* **OBJECTIVE**
Extract the listing in its entirety, keeping each line identical to the original.

-------

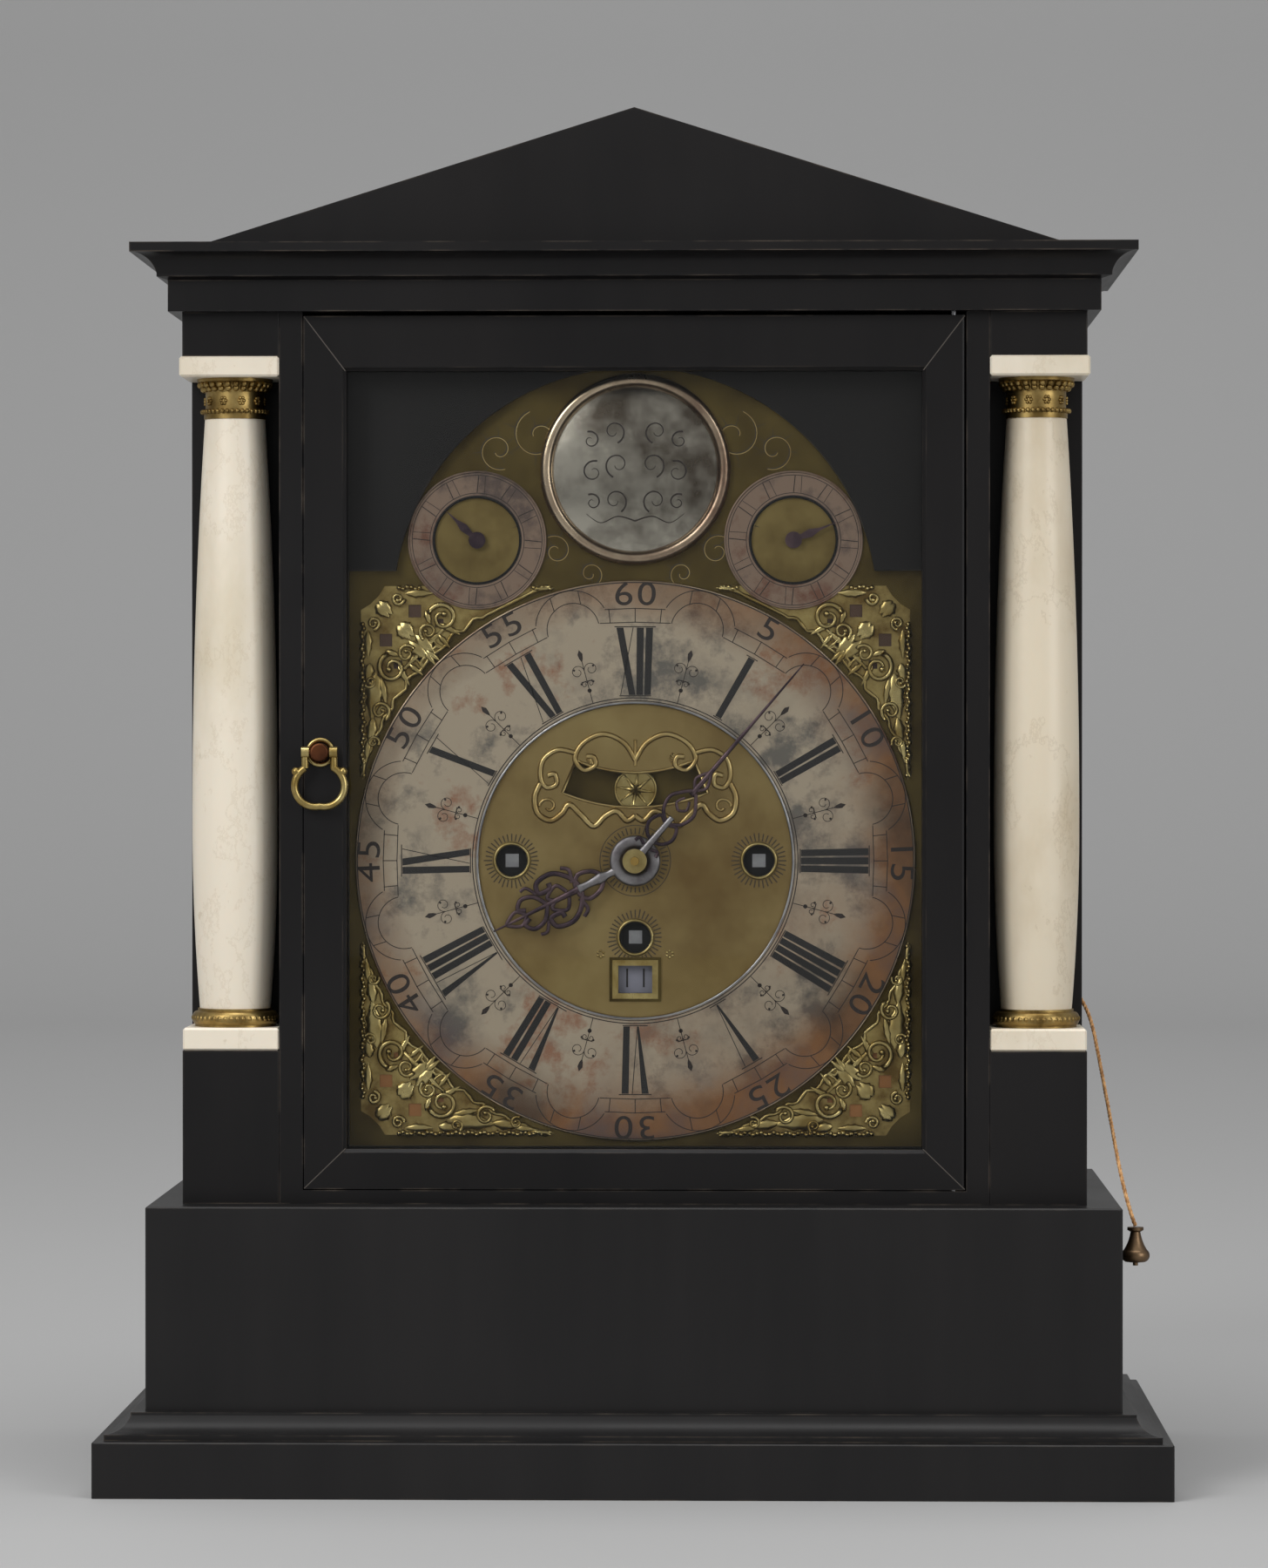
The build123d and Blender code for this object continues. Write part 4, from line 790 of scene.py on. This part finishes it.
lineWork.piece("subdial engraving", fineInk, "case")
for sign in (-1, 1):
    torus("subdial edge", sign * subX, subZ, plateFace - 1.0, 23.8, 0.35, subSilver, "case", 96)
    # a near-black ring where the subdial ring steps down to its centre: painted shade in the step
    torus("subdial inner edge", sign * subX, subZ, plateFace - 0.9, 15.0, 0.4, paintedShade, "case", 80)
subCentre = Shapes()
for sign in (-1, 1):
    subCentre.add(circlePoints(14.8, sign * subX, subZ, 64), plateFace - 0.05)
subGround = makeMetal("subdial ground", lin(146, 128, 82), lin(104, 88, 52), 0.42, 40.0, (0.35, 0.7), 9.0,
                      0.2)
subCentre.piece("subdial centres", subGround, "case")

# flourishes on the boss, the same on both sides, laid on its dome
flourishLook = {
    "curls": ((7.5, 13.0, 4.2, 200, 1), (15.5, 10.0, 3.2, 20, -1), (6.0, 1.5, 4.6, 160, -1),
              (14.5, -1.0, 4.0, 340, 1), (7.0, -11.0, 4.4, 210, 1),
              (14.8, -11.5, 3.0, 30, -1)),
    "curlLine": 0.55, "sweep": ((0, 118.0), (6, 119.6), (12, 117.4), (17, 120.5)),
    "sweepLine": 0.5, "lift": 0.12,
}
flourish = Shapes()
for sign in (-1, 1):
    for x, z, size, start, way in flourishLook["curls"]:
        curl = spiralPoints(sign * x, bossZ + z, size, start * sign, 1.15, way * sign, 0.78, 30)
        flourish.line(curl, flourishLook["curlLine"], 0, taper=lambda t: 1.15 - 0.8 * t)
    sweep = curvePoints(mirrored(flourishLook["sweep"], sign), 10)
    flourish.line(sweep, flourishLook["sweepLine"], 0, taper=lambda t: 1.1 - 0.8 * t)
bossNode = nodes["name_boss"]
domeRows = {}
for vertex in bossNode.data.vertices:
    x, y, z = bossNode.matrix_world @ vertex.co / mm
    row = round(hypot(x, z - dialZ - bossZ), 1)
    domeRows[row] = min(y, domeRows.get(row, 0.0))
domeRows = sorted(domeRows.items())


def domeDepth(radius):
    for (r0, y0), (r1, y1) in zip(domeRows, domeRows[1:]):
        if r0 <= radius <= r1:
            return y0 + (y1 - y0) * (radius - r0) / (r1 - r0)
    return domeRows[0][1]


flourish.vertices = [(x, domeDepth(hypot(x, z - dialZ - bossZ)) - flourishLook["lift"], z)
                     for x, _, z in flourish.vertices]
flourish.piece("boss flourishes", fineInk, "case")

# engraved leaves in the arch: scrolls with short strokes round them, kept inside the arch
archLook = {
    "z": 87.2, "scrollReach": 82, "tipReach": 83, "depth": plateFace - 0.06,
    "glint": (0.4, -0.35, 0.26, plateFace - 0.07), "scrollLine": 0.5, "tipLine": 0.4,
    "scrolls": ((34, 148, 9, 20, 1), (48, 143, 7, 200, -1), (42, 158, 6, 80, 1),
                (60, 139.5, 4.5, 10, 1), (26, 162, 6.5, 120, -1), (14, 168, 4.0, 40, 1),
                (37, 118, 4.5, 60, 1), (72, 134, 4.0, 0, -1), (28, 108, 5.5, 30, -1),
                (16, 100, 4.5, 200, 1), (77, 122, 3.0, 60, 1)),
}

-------

* **CORRECT RESULT**
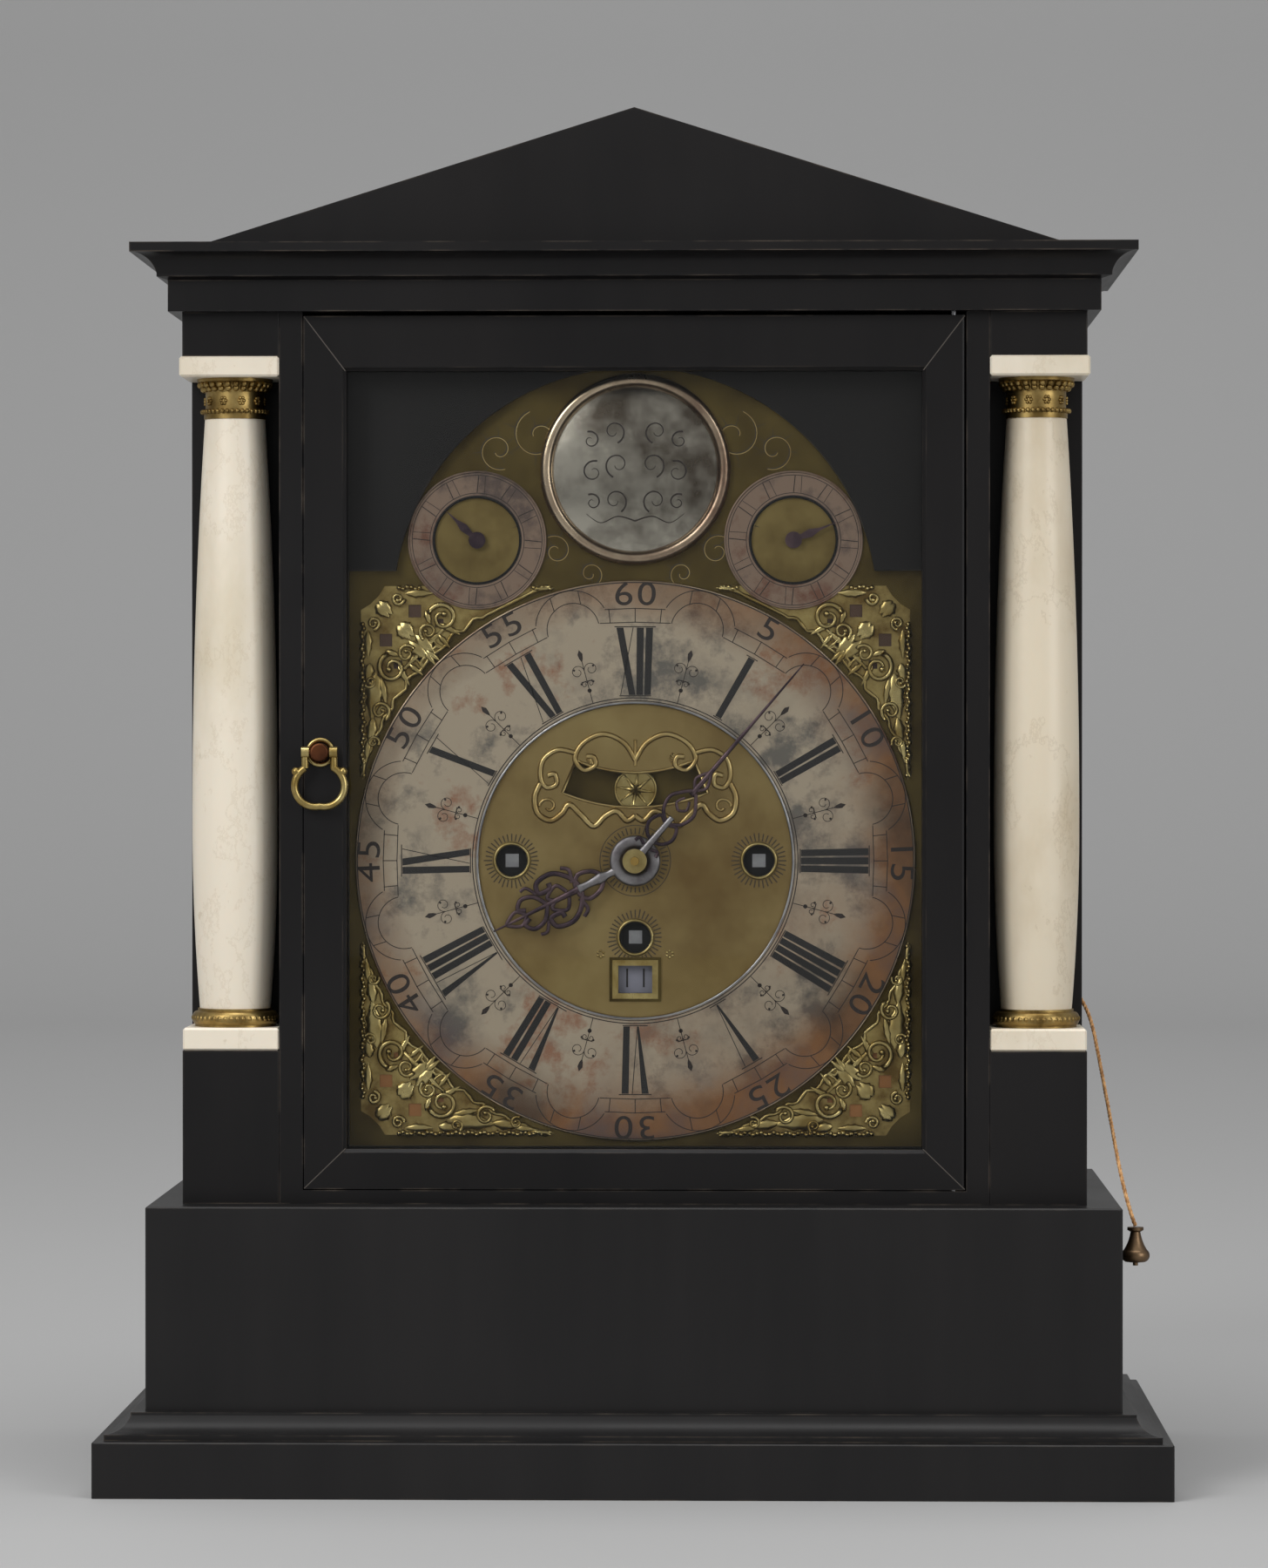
The build123d and Blender code for this object continues. Write part 4, from line 790 of scene.py on. This part finishes it.
lineWork.piece("subdial engraving", fineInk, "case")
for sign in (-1, 1):
    torus("subdial edge", sign * subX, subZ, plateFace - 1.0, 23.8, 0.35, subSilver, "case", 96)
    # a near-black ring where the subdial ring steps down to its centre: painted shade in the step
    torus("subdial inner edge", sign * subX, subZ, plateFace - 0.9, 15.0, 0.4, paintedShade, "case", 80)
subCentre = Shapes()
for sign in (-1, 1):
    subCentre.add(circlePoints(14.8, sign * subX, subZ, 64), plateFace - 0.05)
subGround = makeMetal("subdial ground", lin(146, 128, 82), lin(104, 88, 52), 0.42, 40.0, (0.35, 0.7), 9.0,
                      0.2)
subCentre.piece("subdial centres", subGround, "case")

# flourishes on the boss, the same on both sides, laid on its dome
flourishLook = {
    "curls": ((7.5, 13.0, 4.2, 200, 1), (15.5, 10.0, 3.2, 20, -1), (6.0, 1.5, 4.6, 160, -1),
              (14.5, -1.0, 4.0, 340, 1), (7.0, -11.0, 4.4, 210, 1),
              (14.8, -11.5, 3.0, 30, -1)),
    "curlLine": 0.55, "sweep": ((0, 118.0), (6, 119.6), (12, 117.4), (17, 120.5)),
    "sweepLine": 0.5, "lift": 0.12,
}
flourish = Shapes()
for sign in (-1, 1):
    for x, z, size, start, way in flourishLook["curls"]:
        curl = spiralPoints(sign * x, bossZ + z, size, start * sign, 1.15, way * sign, 0.78, 30)
        flourish.line(curl, flourishLook["curlLine"], 0, taper=lambda t: 1.15 - 0.8 * t)
    sweep = curvePoints(mirrored(flourishLook["sweep"], sign), 10)
    flourish.line(sweep, flourishLook["sweepLine"], 0, taper=lambda t: 1.1 - 0.8 * t)
bossNode = nodes["name_boss"]
domeRows = {}
for vertex in bossNode.data.vertices:
    x, y, z = bossNode.matrix_world @ vertex.co / mm
    row = round(hypot(x, z - dialZ - bossZ), 1)
    domeRows[row] = min(y, domeRows.get(row, 0.0))
domeRows = sorted(domeRows.items())


def domeDepth(radius):
    for (r0, y0), (r1, y1) in zip(domeRows, domeRows[1:]):
        if r0 <= radius <= r1:
            return y0 + (y1 - y0) * (radius - r0) / (r1 - r0)
    return domeRows[0][1]


flourish.vertices = [(x, domeDepth(hypot(x, z - dialZ - bossZ)) - flourishLook["lift"], z)
                     for x, _, z in flourish.vertices]
flourish.piece("boss flourishes", fineInk, "case")

# engraved leaves in the arch: scrolls with short strokes round them, kept inside the arch
archLook = {
    "z": 87.2, "scrollReach": 82, "tipReach": 83, "depth": plateFace - 0.06,
    "glint": (0.4, -0.35, 0.26, plateFace - 0.07), "scrollLine": 0.5, "tipLine": 0.4,
    "scrolls": ((34, 148, 9, 20, 1), (48, 143, 7, 200, -1), (42, 158, 6, 80, 1),
                (60, 139.5, 4.5, 10, 1), (26, 162, 6.5, 120, -1), (14, 168, 4.0, 40, 1),
                (37, 118, 4.5, 60, 1), (72, 134, 4.0, 0, -1), (28, 108, 5.5, 30, -1),
                (16, 100, 4.5, 200, 1), (77, 122, 3.0, 60, 1)),
}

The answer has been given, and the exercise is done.